In a letter written to a young woman who was – you guessed it – experiencing difficulty when praying, Francis de Sales wrote:

“First, we pray to give God the honor and homage we owe Him. This can be done without His speaking to us or we to Him, for this duty is paid by remembering that He is God and we are His creatures and by remaining prostrate in spirit before him, awaiting His commands.

“Second, we pray in order to speak with God and to hear Him speak to us by inspirations and movements in the interior of our soul. Generally this is done with a very delicious pleasure, because it is a great good for us to speak to so great a Lord. When He answers He spreads abroad a thousand precious balms and unguents which give great sweetness to the soul.”

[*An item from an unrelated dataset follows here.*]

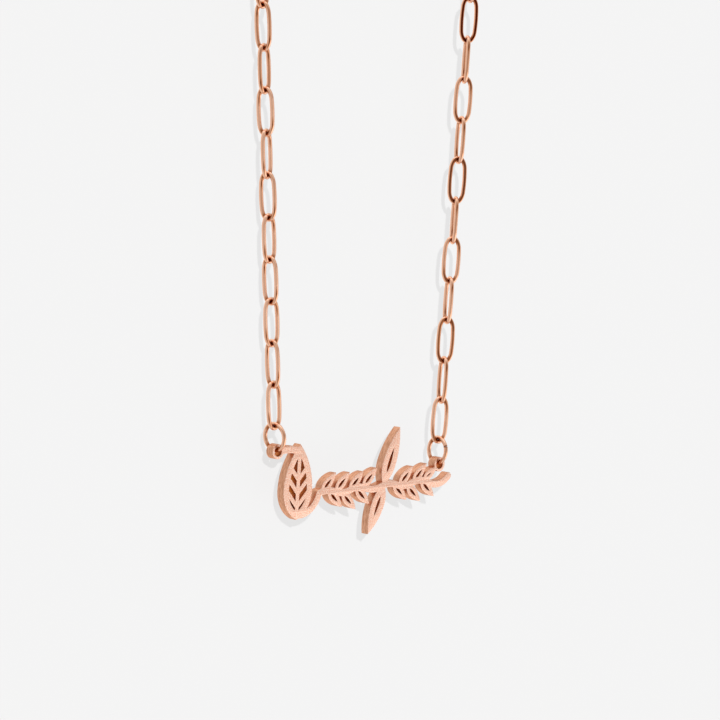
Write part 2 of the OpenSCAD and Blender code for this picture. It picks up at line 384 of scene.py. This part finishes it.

“So, one of these two goods can never fail you in prayer. If we speak to our Lord, let us speak, let us praise Him, beseech Him and listen to Him. If we cannot use our voice, still let us stay in the room and do reverence to Him. He will see us there. He will accept our patience and will favor our silence. At other times we shall be quite amazed to be taken by the hand and he will converse with us, and will make a hundred turns with us in the walks of His garden of prayer. And if He should never do these things, let us be content with our duty of being in His suite and with the great grace and too great honor He does us in accepting our presence…” (Thy Will be Done, pp. 26-27)

So, why should we pray? Well, either (1) to remind ourselves of who God is in our lives, or (2) to remind ourselves who God wants us to be in relationship with Him and each other. Regardless of how many, how few or if any words we may use in the process of praying, may God give us the grace to (1) do what we pray and (2) pray what we do.